Wed Jan 24 18:44:23 UTC 2007

On Mon, 22 Jan 2007 20:31:44 +0000, Mark Clements wrote:

> "Virgil Ierubino" <virgil.ierubino at gmail.com>
> wrote in message
> news:24dce9db0701211957k752c1b69oec2d75ffbb4e5a68 at mail.gmail.com...
>> On 1/22/07, Gerard Meijssen
> <gerard.meijssen at gmail.com> wrote:
>> > Personally, I'm intrigued. Virgil, could you elaborate on the purpose
>> > of this project? In what ways can it help us (and who exactly is the
>> > 'us' in this case :))?
>>
>> As explained already, an EBNF of Wikitext will allow for expansion of
>> Wikitext easily as it's conforming to a standard, and a more efficient
>> parser, etc.
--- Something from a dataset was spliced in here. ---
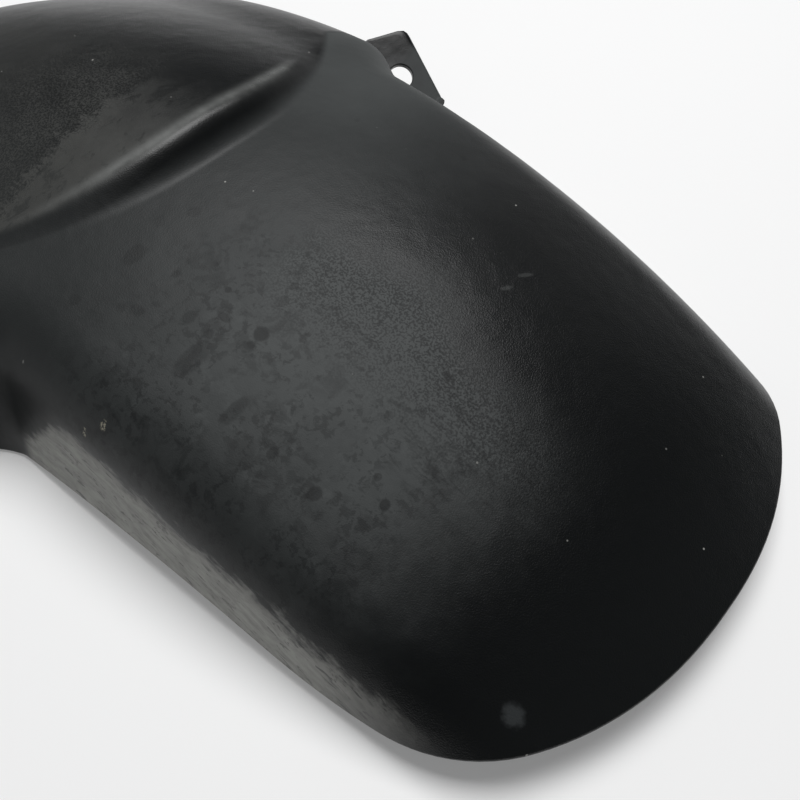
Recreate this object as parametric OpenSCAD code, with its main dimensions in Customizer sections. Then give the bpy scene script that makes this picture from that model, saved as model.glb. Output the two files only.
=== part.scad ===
// Motorcycle mudguard: one moulded shell that follows the wheel, with a
// rounded tail blade, a raised front panel behind a crescent step, drafted
// side walls that flare out beside the panel, and a bored fixing lug on each
// side. Millimetres.
// X runs forward (the tail is at -X), Y to the left, Z up; the side rims
// rest on Z = 0.

/* [Blade] */
// Radius of the crown along the wheel
arc_r = 334; // [300:1:380]
// Arc length of the crown from the step to the tail tip
tail_l = 174; // [150:1:200]
// Arc length of the crown from the step to the nose tip
nose_l = 180; // [160:1:200]
// Half width at the foot of the shoulders
half_w = 75; // [68:0.5:84]
// Half width at the foot of the shoulders, at the tail tip
tail_half_w = 71.5; // [64:0.5:80]
// Crown radius across the blade
cross_r = 205; // [160:1:300]
// Shoulder radius between crown and side wall
shoulder_r = 23; // [16:0.5:30]
// Draft of the side walls
draft = 12; // [6:0.5:18]
// Depth of the side wall below the shoulder, at the step
wall_d = 31; // [24:0.5:38]
// Wall thickness
wall_t = 2.5; // [2:0.1:3]

/* [Ends] */
// Length over which the tail outline rounds off
tail_round = 72.5; // [55:0.5:90]
// Fullness of the tail outline
tail_full = 2.4; // [2:0.1:3]
// Length over which the nose outline rounds off
nose_round = 78; // [60:0.5:90]
// Fullness of the nose outline
nose_full = 2.5; // [2:0.1:3]

/* [Flare] */
// How far each side wall stands out beside the front panel
flare_w = 10; // [0:0.5:12]
// Length over which the flare builds up, from the step forward
flare_run = 25; // [20:1:40]

/* [Step] */
// Height of the raised front panel at the crown
step_h = 6.5; // [4:0.5:9]
// Length of the sloping face of the step
step_run = 9; // [7:0.5:14]
// Arc position of the top edge of the step at the crown
step_s = -2; // [-5:0.5:2]
// How far the step sweeps forward at its ends
step_sweep = 31; // [20:1:34]
// Distance from the crown at which the step has faded out
step_reach = 68; // [60:1:75]

/* [Lugs] */
// Lug thickness
lug_t = 2.5; // [2:0.1:3]
// Diameter of the lug bore
lug_bore_d = 8.6; // [6.5:0.1:9]
// Outward tilt of the lugs
lug_tilt = 19; // [14:1:22]
// Forward rise of the lugs
lug_rise = 29; // [26:1:31]
// Corner radius of the lugs
lug_corner_r = 3.5; // [1:0.5:4]

/* [Hidden] */
$fn = 48;
black = [0.13, 0.14, 0.145];

// Sections of the grid: stations along the wheel and points across the shell
n_side = 16;
n_end = 16;
end_u = 0.995;
rad = 180 / PI;

// Across the blade: crown arc, shoulder arc, straight drafted wall
ph2 = 90 - draft;
function cross_ph1(w) = asin((w - shoulder_r * sin(ph2)) / (cross_r - shoulder_r));
function cross_q1(w) = cross_r * cross_ph1(w) / rad;
function cross_q2(w) = cross_q1(w) + shoulder_r * (ph2 - cross_ph1(w)) / rad;
function cross_h2(w) = -cross_r + (cross_r - shoulder_r) * cos(cross_ph1(w)) + shoulder_r * cos(ph2);
// point across the blade at arc length q from the crown: [sideways, up]
function cross_pt(q, w) =
    let (p1 = cross_ph1(w), q1 = cross_q1(w), q2 = cross_q2(w))
    q <= q1 ? let (p = q / cross_r * rad) [cross_r * sin(p), cross_r * (cos(p) - 1)]
    : let (p = p1 + (min(q, q2) - q1) / shoulder_r * rad,
           y = (cross_r - shoulder_r) * sin(p1) + shoulder_r * sin(p),
           h = -cross_r + (cross_r - shoulder_r) * cos(p1) + shoulder_r * cos(p),
           d = max(0, q - q2))
      [y + d * cos(ph2), h - d * sin(ph2)];

// Along the wheel: width, wall depth and outline at arc position s
function half_at(s) = s > 0 ? half_w + (tail_half_w - half_w) * s / tail_l : half_w;
rim_drop = wall_d * cos(draft) - cross_h2(half_w);
function wall_at(s) =
    s >= 0 ? wall_d * (1 - s / tail_l)
    : max(0, (cross_h2(half_w) - ((arc_r - rim_drop) / cos(s / arc_r * rad) - arc_r)) / cos(draft));
function outline(s) =
    let (ut = (s - tail_l + tail_round) / tail_round, un = (-s - nose_l + nose_round) / nose_round)
    ut > 0 ? pow(max(0, 1 - pow(ut, tail_full)), 1 / tail_full)
    : un > 0 ? pow(max(0, 1 - pow(un, nose_full)), 1 / nose_full) : 1;
function rim_q(s) = (cross_q2(half_at(s)) + wall_at(s)) * outline(s);

// Side walls flared outwards ahead of the step, starting on the shoulders
function ramp(t) = let (c = min(1, max(0, t))) c * c * (3 - 2 * c);
function flare(s) = flare_w * ramp((4 - s) / flare_run);
function flare_part(q) = ramp((q - 49) / 30);

// Raised front panel: a crescent step, highest at the crown
function sweep(q) = -step_sweep * pow(min(1, q / step_reach), 2.5);
function raise(s, q) =
    step_h * pow(max(0, 1 - pow(q / step_reach, 2)), 2)
    * ramp((step_s + step_run + sweep(q) - s) / step_run);

// Outer surface at arc position s and signed distance q across
function outer(s, q) =
    let (c = cross_pt(abs(q), half_at(s)), h = arc_r + c[1] + raise(s, abs(q)), a = s / arc_r * rad)
    [-h * sin(a), sign(q) * (c[0] + flare(s) * flare_part(abs(q))), h * cos(a) - arc_r];
function unit(v) = v / norm(v);
// cross() of rearward and leftward runs points down, so the sign is turned once
function normal_at(s, q) =
    let (e = 0.05) -unit(cross(outer(s + e, q) - outer(s - e, q), outer(s, q + e) - outer(s, q - e)));

// Stations: close at the rounded ends and over the step
function spread(a, b, n) = [for (k = [0:n - 1]) a + (b - a) * k / n];
st_nose = [for (k = [0:n_end - 1]) -(nose_l - nose_round) - nose_round * min(end_u, cos(90 * k / n_end))];
st_tail = [for (k = [0:n_end]) (tail_l - tail_round) + tail_round * min(end_u, sin(90 * k / n_end))];
stations = concat(st_nose, spread(-(nose_l - nose_round), -34, 8), spread(-34, 22, 26),
                  spread(22, tail_l - tail_round, 9), st_tail);
ns = len(stations);
// the stations near the step bend forward with it
function bend(s) = ramp((s + 95) / 55) * ramp((75 - s) / 50);
nc = 2 * n_side + 1;
function frac(j) = abs(j - n_side) / n_side;
function grid_s(i, j) = stations[i] + bend(stations[i]) * sweep(frac(j) * rim_q(stations[i]));
function grid_q(i, j) = sign(j - n_side) * frac(j) * rim_q(grid_s(i, j));

shell_outer = [for (i = [0:ns - 1]) [for (j = [0:nc - 1]) outer(grid_s(i, j), grid_q(i, j))]];
shell_inner = [for (i = [0:ns - 1]) [for (j = [0:nc - 1])
    shell_outer[i][j] - wall_t * normal_at(grid_s(i, j), grid_q(i, j))]];
// rounded rim: one point between the two skins, pushed out along the surface
function rim_pt(i, j, jn) =
    let (o = shell_outer[i][j], n = shell_inner[i][j], k = shell_outer[i][jn])
    (o + n) / 2 + wall_t * 0.35 * unit(o - k);
loops = [for (i = [0:ns - 1]) concat(
    shell_outer[i], [rim_pt(i, nc - 1, nc - 2)],
    [for (j = [0:nc - 1]) shell_inner[i][nc - 1 - j]], [rim_pt(i, 0, 1)])];
nl = 2 * nc + 2;

// Shift that stands the rims on Z = 0 with the ends level about the origin
nose_x = (arc_r + step_h) * sin(nose_l / arc_r * rad);
tail_x = arc_r * sin(tail_l / arc_r * rad);
base = [-(nose_x - tail_x) / 2, 0, rim_drop + wall_t * (0.35 * cos(draft) + 0.5 * sin(draft))];

module shell() {
    polyhedron(
        points = [for (l = loops, p = l) p],
        faces = concat(
            [for (i = [0:ns - 2], j = [0:nl - 1]) let (k = (j + 1) % nl)
                each [[i * nl + j, (i + 1) * nl + j, (i + 1) * nl + k],
                      [i * nl + j, (i + 1) * nl + k, i * nl + k]]],
            [for (e = [0, 1]) each end_cap(e)]),
        convexity = 6);
}
// end faces: strips between the two skins
function cap_in(j) = 2 * nc - j;
function end_cap(e) =
    let (o = e * (ns - 1) * nl,
         f = concat([for (j = [0:nc - 2]) each [[j, j + 1, cap_in(j + 1)], [j, cap_in(j + 1), cap_in(j)]]],
                    [[nc - 1, nc, nc + 1], [0, cap_in(0), nl - 1]]))
    [for (t = f) e == 0 ? [o + t[0], o + t[1], o + t[2]] : [o + t[2], o + t[1], o + t[0]]];

// Lug: plan outline round its bore, u forward and v outward; it starts from
// a root line in the middle of the wall's thickness
lug_at = [21.6, 99.1, -40.1];
lug_x = [cos(lug_rise), 0, sin(lug_rise)];
lug_y = [-sin(lug_tilt) * sin(lug_rise), cos(lug_tilt), sin(lug_tilt) * cos(lug_rise)];
lug_z = cross(lug_x, lug_y);
function wall_mid(s, h) =
    half_w + (cross_h2(half_w) - h) * tan(draft) + flare(s) - wall_t / 2 / cos(draft);
function lug_root(u, v = -13, n = 6) =
    n == 0 ? v
    : let (p = lug_at + u * lug_x + v * lug_y - lug_t / 2 * lug_z, r = norm([p[0], p[2] + arc_r]),
           s = -atan2(p[0], p[2] + arc_r) / rad * arc_r)
      lug_root(u, v + (wall_mid(s, r - arc_r) - p[1]) / cos(lug_tilt), n - 1);
lug_from = -20.8;
lug_to = 27;
n_root = 10;
lug_pts = concat(
    [[lug_from, lug_root(lug_from), 0], [lug_from, -11, 2], [-18.4, 5.9, lug_corner_r],
     [11.4, 12.6, lug_corner_r + 1], [18, -1, 6], [21.8, -8.2, 5], [24.3, -11.5, 3]],
    [for (k = [0:n_root - 1]) let (u = lug_to + (lug_from - lug_to) * k / n_root) [u, lug_root(u), 0]]);
function corner(p, a, b, r) =
    r == 0 ? [p]
    : let (u = unit(a - p), v = unit(b - p), half = acos(u * v) / 2, t = r / tan(half),
           c = p + unit(u + v) * r / sin(half), s = p + u * t - c, e = p + v * t - c,
           turn = atan2(s[0] * e[1] - s[1] * e[0], s * e))
      [for (k = [0:6]) let (g = turn * k / 6)
          c + [s[0] * cos(g) - s[1] * sin(g), s[0] * sin(g) + s[1] * cos(g)]];
function flat(p) = [p[0], p[1]];
module lug_outline() {
    n = len(lug_pts);
    polygon([for (i = [0:n - 1])
        each corner(flat(lug_pts[i]), flat(lug_pts[(i + n - 1) % n]), flat(lug_pts[(i + 1) % n]), lug_pts[i][2])]);
}
module lug() {
    translate(lug_at) rotate([0, -lug_rise, 0]) rotate([lug_tilt, 0, 0])
        difference() {
            translate([0, 0, -lug_t]) linear_extrude(lug_t) lug_outline();
            translate([0, 0, -lug_t - 1]) cylinder(d = lug_bore_d, h = lug_t + 2);
        }
}

module mudguard() {
    color(black) translate(base) union() {
        shell();
        lug();
        mirror([0, 1, 0]) lug();
    }
}

mudguard();
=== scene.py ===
import math
import bpy
import bmesh
import numpy as np
from mathutils import Matrix, Vector


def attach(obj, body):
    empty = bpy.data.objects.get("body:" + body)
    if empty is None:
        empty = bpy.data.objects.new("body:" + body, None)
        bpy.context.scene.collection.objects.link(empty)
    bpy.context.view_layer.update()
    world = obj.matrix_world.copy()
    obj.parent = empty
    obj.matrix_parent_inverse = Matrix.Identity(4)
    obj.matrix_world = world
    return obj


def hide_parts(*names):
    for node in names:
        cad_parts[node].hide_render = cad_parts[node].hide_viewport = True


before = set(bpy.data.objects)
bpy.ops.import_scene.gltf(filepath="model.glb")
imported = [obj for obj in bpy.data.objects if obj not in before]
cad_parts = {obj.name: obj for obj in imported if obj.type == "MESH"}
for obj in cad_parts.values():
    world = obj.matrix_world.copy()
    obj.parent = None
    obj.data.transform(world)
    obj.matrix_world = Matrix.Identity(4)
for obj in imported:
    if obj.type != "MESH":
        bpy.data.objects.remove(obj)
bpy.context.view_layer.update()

# ---------------------------------------------------------------- dimensions (mm), as in the construction
ARC_R, TAIL_L, NOSE_L = 334.0, 174.0, 180.0
HALF_W, TAIL_HALF_W = 75.0, 71.5
CROSS_R, SHOULDER_R, DRAFT, WALL_D, WALL_T = 205.0, 23.0, math.radians(12.0), 31.0, 2.5
TAIL_ROUND, TAIL_FULL, NOSE_ROUND, NOSE_FULL = 72.5, 2.4, 78.0, 2.5
FLARE_W, FLARE_RUN = 10.0, 25.0
STEP_H, STEP_RUN, STEP_S, STEP_SWEEP, STEP_REACH = 6.5, 9.0, -2.0, 31.0, 68.0
LUG_T, LUG_BORE_R, LUG_TILT, LUG_RISE = 2.5, 4.3, math.radians(19.0), math.radians(29.0)
LUG_AT = np.array([21.6, 99.1, -40.1])

PH2 = math.pi / 2 - DRAFT


def ph1_of(w):
    return np.arcsin((w - SHOULDER_R * math.sin(PH2)) / (CROSS_R - SHOULDER_R))


def q2_of(w):
    p1 = ph1_of(w)
    return CROSS_R * p1 + SHOULDER_R * (PH2 - p1)


def h2_of(w):
    return -CROSS_R + (CROSS_R - SHOULDER_R) * np.cos(ph1_of(w)) + SHOULDER_R * math.cos(PH2)


def cross_pt(q, w):
    """point across the blade at arc length q >= 0 from the crown: sideways, up"""
    p1 = ph1_of(w)
    q1 = CROSS_R * p1
    q2 = q1 + SHOULDER_R * (PH2 - p1)
    pa = q / CROSS_R
    pb = p1 + (np.minimum(q, q2) - q1) / SHOULDER_R
    d = np.maximum(0, q - q2)
    ya, ha = CROSS_R * np.sin(pa), CROSS_R * (np.cos(pa) - 1)
    yb = (CROSS_R - SHOULDER_R) * np.sin(p1) + SHOULDER_R * np.sin(pb) + d * math.cos(PH2)
    hb = -CROSS_R + (CROSS_R - SHOULDER_R) * np.cos(p1) + SHOULDER_R * np.cos(pb) - d * math.sin(PH2)
    a = q <= q1
    return np.where(a, ya, yb), np.where(a, ha, hb)


def half_at(s):
    return np.where(s > 0, HALF_W + (TAIL_HALF_W - HALF_W) * s / TAIL_L, HALF_W)


RIM_DROP = WALL_D * math.cos(DRAFT) - float(h2_of(HALF_W))
BASE = np.array([-((ARC_R + STEP_H) * math.sin(NOSE_L / ARC_R) - ARC_R * math.sin(TAIL_L / ARC_R)) / 2,
                 0.0, RIM_DROP + WALL_T * (0.35 * math.cos(DRAFT) + 0.5 * math.sin(DRAFT))])


def wall_at(s):
    front = (float(h2_of(HALF_W)) - ((ARC_R - RIM_DROP) / np.cos(s / ARC_R) - ARC_R)) / math.cos(DRAFT)
    return np.where(s >= 0, WALL_D * (1 - s / TAIL_L), np.maximum(0, front))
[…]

I'm not the expert in WHY it's good though, I just know it
> is.
>> And I know how to write EBNFs, and I can't work out how to code Wikitext's
>> bullet points in EBNF - if EBNF can't handle Wikitext, then the efficient
>> parsing and expansion won't be possible (as easily).
>>
>> Would very much appreciate help from anyone clued up as to how to proceed
> if
>> Wikitext can't be EBNFed, or who can show me that it, in fact, can.
>>
>> http://meta.wikimedia.org/wiki/Wikitext_Metasyntax
> 
> I missed the beginning of this thread for some reason.
> 
> Please also see http://www.mediawiki.org/wiki/Markup_spec and its sub-pages
> for some work that has already been done in this area.  It would be useful
> if you could merge your new page on meta into this existing content.
> 
> - Mark Clements (HappyDog)

To try and answer some of what was said before;

No, I don't think wiki text can be fully EBNFed.  Basically, an EBNF is a
formal specification for a well defined grammar.  The idea is that the
grammar is defined by the specification, and parsers can be written for
it.  

Currently, wiki follows the perl model; *the* parser defines the
grammar, and any ambiguities are resolved by seeing how the parser deals
with them.

The way to proceed would be to first specify (EBNF) the unambiguous parts
that can be easily specified, then tweak the parser so that the
grammar would match the specification.

The advantage of doing this is that the grammar is then tied to a formal
specification, instead of a parser implementation, so different
implementations could parse the exact same grammar.  (i.e. currently, if
you had parsers in php, perl, & C, they would handle a few corner cases
based on peculiarities of the language, so they would technically
implement 3 slightly different grammars, which would hopefully be close
enough).